* [PROBLEM STATEMENT]: Quote, without change, all of the lines that follow.

* [RECORDED INFORMATION]:
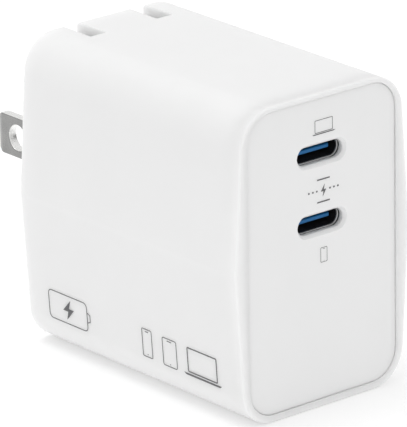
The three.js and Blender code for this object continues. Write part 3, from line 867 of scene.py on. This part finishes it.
def plated_blade(name, colour):
    """Drawn grain on the flat faces; the sheared edges, the tip and the hole's wall get a painted highlight
    and the flat faces a painted shade, chosen by which way the surface faces.
    """
    shader = Shader(name)
    streaks = shader.noise(0.08 * MM, 5.0, (1, 0.12, 1))
    patches = shader.noise(2.5 * MM, 3.0)
    parts = shader.node("ShaderNodeSeparateXYZ")
    shader.link(shader.normal, parts.inputs["Vector"])
    sideways = shader.node("ShaderNodeMath")
    sideways.operation = "ABSOLUTE"
    shader.link(parts.outputs["X"], sideways.inputs[0])
    on_face = shader.node("ShaderNodeMapRange")
    on_face.inputs["From Min"].default_value = 0.5
    on_face.inputs["From Max"].default_value = 0.65
    shader.link(sideways.outputs["Value"], on_face.inputs["Value"])
    painted_face_shade_and_patches = shader.node("ShaderNodeMath")
    painted_face_shade_and_patches.operation = "MULTIPLY"
    shader.link(on_face.outputs["Result"], painted_face_shade_and_patches.inputs[0])
    shader.link(shader.ramp(patches, 0.92, 1.0), painted_face_shade_and_patches.inputs[1])
    # Painted light: the colour is lighter on the edges, tip and hole wall and darker on the flat faces, by
    # the surface's facing, with a faint random tone over the faces.
    shader.colour(painted_face_shade_and_patches.outputs["Value"], tint(colour, 2.3), tint(colour, 0.7))
    shader.roughness(streaks, 0.21, 0.35)
    shader.bump([(streaks, 0.5, 0.002 * MM), (patches, 0.2, 0.004 * MM)])
    shader.bsdf.inputs["Metallic"].default_value = 1.0
    return shader.material


def circuit_board(name, colour):
    """Solder mask with fine copper tracks showing as slightly raised lighter lines."""
    shader = Shader(name)
    brick = shader.node("ShaderNodeTexBrick")
    brick.inputs["Scale"].default_value = 260.0
    brick.inputs["Mortar Size"].default_value = 0.03
    brick.inputs["Color1"].default_value = (0.2, 0.2, 0.2, 1)
    brick.inputs["Color2"].default_value = (0.5, 0.5, 0.5, 1)
    brick.inputs["Mortar"].default_value = (1, 1, 1, 1)
    shader.link(shader.coord, brick.inputs["Vector"])
    shader.colour(brick.outputs["Color"], tint(colour, 0.8), tint(colour, 2.2))
    fine = shader.noise(0.3 * MM)
    shader.roughness(fine, 0.35, 0.5)
    shader.bump([(brick.outputs["Fac"], 0.6, 0.03 * MM), (fine, 0.3, 0.004 * MM)])
    return shader.material


def wound_wire(name, colour):
    """Turns of enamelled wire, as fine rounded ridges, with painted shade in the grooves between turns and
    a painted highlight on the ridge tops.
    """
    shader = Shader(name)
    wave = shader.node("ShaderNodeTexWave")
    wave.wave_type = "RINGS"
    wave.rings_direction = "SPHERICAL"
    wave.inputs["Scale"].default_value = 700.0
    wave.inputs["Distortion"].default_value = 0.6
    shader.link(shader.coord, wave.inputs["Vector"])
    # Painted light: the colour follows the ridges' height, darker in the grooves and lighter on the tops.
    shader.colour(wave.outputs["Fac"], tint(colour, 0.55), tint(colour, 1.15))
    shader.roughness(shader.noise(0.4 * MM), 0.25, 0.4)
    shader.bump([(wave.outputs["Fac"], 0.8, 0.1 * MM)])
    shader.bsdf.inputs["Metallic"].default_value = 1.0
    return shader.material


def floor_material():
    shader = Shader("floor_white")
    shader.colour(shader.noise(0.4, 2.0), (0.79, 0.79, 0.79), (0.81, 0.81, 0.81))
    shader.roughness(shader.noise(0.02), 0.75, 0.85)
    shader.bsdf.inputs["Specular IOR Level"].default_value = 0.2
    shader.bsdf.inputs["Emission Color"].default_value = (1, 1, 1, 1)
    shader.bsdf.inputs["Emission Strength"].default_value = FLOOR_GLOW
    return shader.material


def record_colour(slot):
    for entry in frame["record"]["materials"]:
        if entry["slot"] == slot:
            return tuple(entry["base_color"][:3])
    raise ValueError(slot)


RECIPES = {
    "housing_white": lambda n, c: plastic(n, c, 0.38, 0.16 * MM, 0.012, 0.003 * MM, 0.15, 1.0, 2.2 * MM),
    "panel_white": lambda n, c: plastic(n, tint(c, 1.06), 0.48, 0.12 * MM, 0.012, 0.004 * MM, 0.0, 0.5),
    "cradle_white": lambda n, c: plastic(n, c, 0.5, 0.2 * MM),
    "hub_grey": lambda n, c: plastic(n, c, 0.45, 0.2 * MM),
    "moulded_black": lambda n, c: plastic(n, c, 0.5, 0.15 * MM, 0.15),
    "tongue_blue": lambda n, c: plastic(n, (c[0] * 0.2, c[1] * 0.8, c[2] * 0.85), 0.6, 0.1 * MM, 0.08),
    "print_grey": lambda n, c: plastic(n, c, 0.6, 0.06 * MM, 0.1, 0.001 * MM),
    "prong_nickel": plated_blade,
    "socket_steel": lambda n, c: metal(n, c, 0.3, (0.15, 1, 0.15)),
    "screw_steel": lambda n, c: metal(n, c, 0.35, (1, 1, 1)),
    "spring_bronze": lambda n, c: metal(n, c, 0.3, (1, 0.2, 0.2)),
    "capacitor_can": lambda n, c: metal(n, c, 0.3, (1, 0.1, 1)),
    "spreader_aluminium": lambda n, c: metal(n, c, 0.4, (1, 0.1, 1)),
    "circuit_board": circuit_board,
    "winding_copper": wound_wire,
    "wire_black": lambda n, c: plastic(n, c, 0.5, 0.3 * MM, 0.1),
    "wire_white": lambda n, c: plastic(n, c, 0.5, 0.3 * MM),
    "ferrite": lambda n, c: plastic(n, c, 0.75, 0.1 * MM, 0.2, 0.02 * MM),
    "winding_tape": lambda n, c: plastic(n, c, 0.35, 0.5 * MM, 0.1),
    "capacitor_sleeve": lambda n, c: plastic(n, c, 0.35, 0.4 * MM, 0.15),
    "film_capacitor": lambda n, c: plastic(n, c, 0.4, 0.3 * MM, 0.06),
    "disc_ceramic": lambda n, c: plastic(n, c, 0.3, 0.5 * MM, 0.1, 0.03 * MM, 0.4),
    "fuse_ceramic": lambda n, c: plastic(n, c, 0.5, 0.2 * MM, 0.1),
    "chip_black": lambda n, c: plastic(n, c, 0.6, 0.08 * MM, 0.15, 0.01 * MM),
    "inductor_grey": lambda n, c: plastic(n, c, 0.7, 0.12 * MM, 0.15, 0.02 * MM),
    "pad_silicone": lambda n, c: plastic(n, c, 0.7, 0.3 * MM, 0.05),
    "film_clear": lambda n, c: plastic(n, c, 0.4, 0.6 * MM, 0.04),
}


made_materials = {}


def material_for(slot):
    """The slot's material, made the first time that it is asked for."""
    if slot not in made_materials:
        made_materials[slot] = RECIPES[slot](f"{slot}_look", record_colour(slot))
    return made_materials[slot]


def paint_cad_nodes():
    """CAD nodes that stay shown get the material of their slot."""
    slots = {entry["node"]: entry["material_slot"] for entry in frame["record"]["subparts"]}
    for name, node in frame["nodes"].items():
        if not node.hide_render:
            node.data.materials.clear()
            node.data.materials.append(material_for(slots[name]))


make_camera()
make_stage()
build_housing()
build_panel()
for socket_place in PLACES:
    build_shell(socket_place)
    build_painted_shade_cup(socket_place)
    build_tongue(socket_place)
    build_contacts(socket_place)
build_blade(-1, "left")
build_blade(1, "right")
build_hub()
build_front_print()
build_side_print()
paint_cad_nodes()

* [ANSWER IN FULL]:
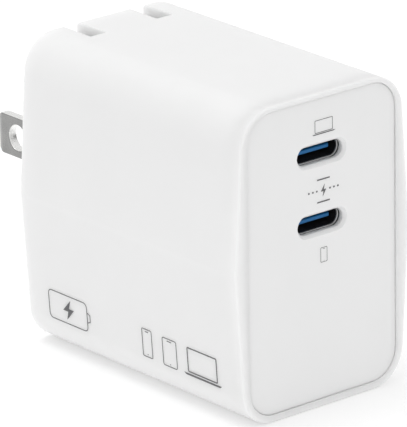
The three.js and Blender code for this object continues. Write part 3, from line 867 of scene.py on. This part finishes it.
def plated_blade(name, colour):
    """Drawn grain on the flat faces; the sheared edges, the tip and the hole's wall get a painted highlight
    and the flat faces a painted shade, chosen by which way the surface faces.
    """
    shader = Shader(name)
    streaks = shader.noise(0.08 * MM, 5.0, (1, 0.12, 1))
    patches = shader.noise(2.5 * MM, 3.0)
    parts = shader.node("ShaderNodeSeparateXYZ")
    shader.link(shader.normal, parts.inputs["Vector"])
    sideways = shader.node("ShaderNodeMath")
    sideways.operation = "ABSOLUTE"
    shader.link(parts.outputs["X"], sideways.inputs[0])
    on_face = shader.node("ShaderNodeMapRange")
    on_face.inputs["From Min"].default_value = 0.5
    on_face.inputs["From Max"].default_value = 0.65
    shader.link(sideways.outputs["Value"], on_face.inputs["Value"])
    painted_face_shade_and_patches = shader.node("ShaderNodeMath")
    painted_face_shade_and_patches.operation = "MULTIPLY"
    shader.link(on_face.outputs["Result"], painted_face_shade_and_patches.inputs[0])
    shader.link(shader.ramp(patches, 0.92, 1.0), painted_face_shade_and_patches.inputs[1])
    # Painted light: the colour is lighter on the edges, tip and hole wall and darker on the flat faces, by
    # the surface's facing, with a faint random tone over the faces.
    shader.colour(painted_face_shade_and_patches.outputs["Value"], tint(colour, 2.3), tint(colour, 0.7))
    shader.roughness(streaks, 0.21, 0.35)
    shader.bump([(streaks, 0.5, 0.002 * MM), (patches, 0.2, 0.004 * MM)])
    shader.bsdf.inputs["Metallic"].default_value = 1.0
    return shader.material


def circuit_board(name, colour):
    """Solder mask with fine copper tracks showing as slightly raised lighter lines."""
    shader = Shader(name)
    brick = shader.node("ShaderNodeTexBrick")
    brick.inputs["Scale"].default_value = 260.0
    brick.inputs["Mortar Size"].default_value = 0.03
    brick.inputs["Color1"].default_value = (0.2, 0.2, 0.2, 1)
    brick.inputs["Color2"].default_value = (0.5, 0.5, 0.5, 1)
    brick.inputs["Mortar"].default_value = (1, 1, 1, 1)
    shader.link(shader.coord, brick.inputs["Vector"])
    shader.colour(brick.outputs["Color"], tint(colour, 0.8), tint(colour, 2.2))
    fine = shader.noise(0.3 * MM)
    shader.roughness(fine, 0.35, 0.5)
    shader.bump([(brick.outputs["Fac"], 0.6, 0.03 * MM), (fine, 0.3, 0.004 * MM)])
    return shader.material


def wound_wire(name, colour):
    """Turns of enamelled wire, as fine rounded ridges, with painted shade in the grooves between turns and
    a painted highlight on the ridge tops.
    """
    shader = Shader(name)
    wave = shader.node("ShaderNodeTexWave")
    wave.wave_type = "RINGS"
    wave.rings_direction = "SPHERICAL"
    wave.inputs["Scale"].default_value = 700.0
    wave.inputs["Distortion"].default_value = 0.6
    shader.link(shader.coord, wave.inputs["Vector"])
    # Painted light: the colour follows the ridges' height, darker in the grooves and lighter on the tops.
    shader.colour(wave.outputs["Fac"], tint(colour, 0.55), tint(colour, 1.15))
    shader.roughness(shader.noise(0.4 * MM), 0.25, 0.4)
    shader.bump([(wave.outputs["Fac"], 0.8, 0.1 * MM)])
    shader.bsdf.inputs["Metallic"].default_value = 1.0
    return shader.material


def floor_material():
    shader = Shader("floor_white")
    shader.colour(shader.noise(0.4, 2.0), (0.79, 0.79, 0.79), (0.81, 0.81, 0.81))
    shader.roughness(shader.noise(0.02), 0.75, 0.85)
    shader.bsdf.inputs["Specular IOR Level"].default_value = 0.2
    shader.bsdf.inputs["Emission Color"].default_value = (1, 1, 1, 1)
    shader.bsdf.inputs["Emission Strength"].default_value = FLOOR_GLOW
    return shader.material


def record_colour(slot):
    for entry in frame["record"]["materials"]:
        if entry["slot"] == slot:
            return tuple(entry["base_color"][:3])
    raise ValueError(slot)


RECIPES = {
    "housing_white": lambda n, c: plastic(n, c, 0.38, 0.16 * MM, 0.012, 0.003 * MM, 0.15, 1.0, 2.2 * MM),
    "panel_white": lambda n, c: plastic(n, tint(c, 1.06), 0.48, 0.12 * MM, 0.012, 0.004 * MM, 0.0, 0.5),
    "cradle_white": lambda n, c: plastic(n, c, 0.5, 0.2 * MM),
    "hub_grey": lambda n, c: plastic(n, c, 0.45, 0.2 * MM),
    "moulded_black": lambda n, c: plastic(n, c, 0.5, 0.15 * MM, 0.15),
    "tongue_blue": lambda n, c: plastic(n, (c[0] * 0.2, c[1] * 0.8, c[2] * 0.85), 0.6, 0.1 * MM, 0.08),
    "print_grey": lambda n, c: plastic(n, c, 0.6, 0.06 * MM, 0.1, 0.001 * MM),
    "prong_nickel": plated_blade,
    "socket_steel": lambda n, c: metal(n, c, 0.3, (0.15, 1, 0.15)),
    "screw_steel": lambda n, c: metal(n, c, 0.35, (1, 1, 1)),
    "spring_bronze": lambda n, c: metal(n, c, 0.3, (1, 0.2, 0.2)),
    "capacitor_can": lambda n, c: metal(n, c, 0.3, (1, 0.1, 1)),
    "spreader_aluminium": lambda n, c: metal(n, c, 0.4, (1, 0.1, 1)),
    "circuit_board": circuit_board,
    "winding_copper": wound_wire,
    "wire_black": lambda n, c: plastic(n, c, 0.5, 0.3 * MM, 0.1),
    "wire_white": lambda n, c: plastic(n, c, 0.5, 0.3 * MM),
    "ferrite": lambda n, c: plastic(n, c, 0.75, 0.1 * MM, 0.2, 0.02 * MM),
    "winding_tape": lambda n, c: plastic(n, c, 0.35, 0.5 * MM, 0.1),
    "capacitor_sleeve": lambda n, c: plastic(n, c, 0.35, 0.4 * MM, 0.15),
    "film_capacitor": lambda n, c: plastic(n, c, 0.4, 0.3 * MM, 0.06),
    "disc_ceramic": lambda n, c: plastic(n, c, 0.3, 0.5 * MM, 0.1, 0.03 * MM, 0.4),
    "fuse_ceramic": lambda n, c: plastic(n, c, 0.5, 0.2 * MM, 0.1),
    "chip_black": lambda n, c: plastic(n, c, 0.6, 0.08 * MM, 0.15, 0.01 * MM),
    "inductor_grey": lambda n, c: plastic(n, c, 0.7, 0.12 * MM, 0.15, 0.02 * MM),
    "pad_silicone": lambda n, c: plastic(n, c, 0.7, 0.3 * MM, 0.05),
    "film_clear": lambda n, c: plastic(n, c, 0.4, 0.6 * MM, 0.04),
}


made_materials = {}


def material_for(slot):
    """The slot's material, made the first time that it is asked for."""
    if slot not in made_materials:
        made_materials[slot] = RECIPES[slot](f"{slot}_look", record_colour(slot))
    return made_materials[slot]


def paint_cad_nodes():
    """CAD nodes that stay shown get the material of their slot."""
    slots = {entry["node"]: entry["material_slot"] for entry in frame["record"]["subparts"]}
    for name, node in frame["nodes"].items():
        if not node.hide_render:
            node.data.materials.clear()
            node.data.materials.append(material_for(slots[name]))


make_camera()
make_stage()
build_housing()
build_panel()
for socket_place in PLACES:
    build_shell(socket_place)
    build_painted_shade_cup(socket_place)
    build_tongue(socket_place)
    build_contacts(socket_place)
build_blade(-1, "left")
build_blade(1, "right")
build_hub()
build_front_print()
build_side_print()
paint_cad_nodes()